Two months later, and with a new year upon us, it’s tempting to look back and see the opening of that mall as an exclamation point in a year -- a whole half decade, actually -- that has dramatically changed how Miami’s urban core feels and acts.

Let’s hope that this is only a prelude for 2017, during which big projects and big ideas can come to fruition that further change what it means to be at the center of it all in Miami.

The most obvious protagonist in that regard will likely be the place across the river, where the centenary oaks were moved to make way for Brickell City Centre: Museum Park.

The imminent opening of the Frost Science Museum on the park grounds, an exciting development that’s likely to tilt the cultural true north in the city, has reignited the conversation about what that park will look like and how it will be used when it’s finally finished.

From increasing the tree canopy to allow for more shaded resting areas in parts currently dominated by large fields, to pushing for the multimillion-dollar park furniture and amenities that were included as a vision for the park prior to the Great Recession, to completely switching gears and turning a portion of the park into a significant sculpture garden, ideas for the future of Museum Park have poured out in recent months.

That will certainly continue, especially if the rush to the novel science museum brings in a lot of residents who might not necessarily be thinking of Museum Park as Miami’s version of Central Park -- but should.

Just to the south of that, 2017 will likely see renewed attention to transforming the urban center’s historic main drag, Flagler Street, into a destination worthy of its location. With a major project to widen the sidewalks and improve the right-of-way there already under way, the idea of that street as a bustling and fashionable gathering space comes closer from jumping out of a dusty master plan and into real life.

With ownership of the buildings fronting that street solidifying into the hands of just a few major players, redevelopment plans for properties are sure to be forthcoming this year, giving everyone a better sense of what Flagler will be like in the future. Plans for civic engagement and mutual cooperation by the business owners and residents there will only help drive the process.

Back in Brickell, both S. Miami Avenue and Brickell Bay Drive are primed for change. The timing of the real estate cycle means cranes on S. Miami Ave. will be giving way to one ribbon-cutting after another, bringing excitement and people to the already jam-packed thoroughfare. Expect a crush of folks to bring the restaurants and bars there to capacity and, subsequently, a likely strengthening of a nightlife scene that is already notable.

Brickell Bay Drive residents, for their part, will probably have to deal with yet another year of cranes and diverted traffic. Yet instead of mainly being affected by the backend of construction activity focused on neighboring Brickell Avenue, plans are in the works for big projects that could fundamentally affect the feel of that street.
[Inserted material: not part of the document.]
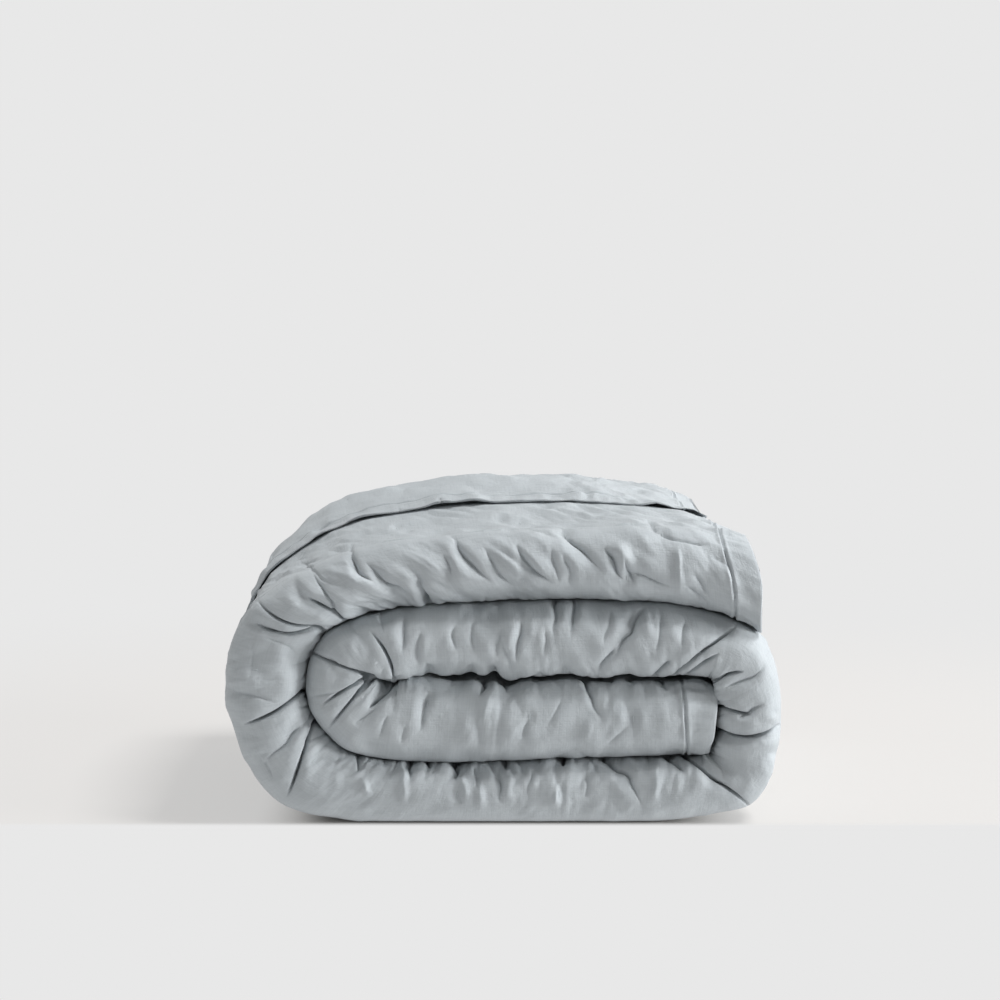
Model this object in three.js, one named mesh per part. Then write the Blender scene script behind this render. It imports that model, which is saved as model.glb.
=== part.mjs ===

Bringing it all together, 2017 will likely be the year in which huge strides are made in connecting and energizing the waterfront open spaces that connect downtown and Brickell and allow for enjoyment by all.

Through creative maneuvering, it’s also likely that various spots where the baywalk and riverwalk are currently obstructed will be blocked no more. Once those blockages are taken care of, it’ll be an almost effortless task to really make that priceless public space shine.

It certainly is heady stuff that’s been years in the making, yet all this development nevertheless puts 2017 on track to be a banner year for Miami’s urban core.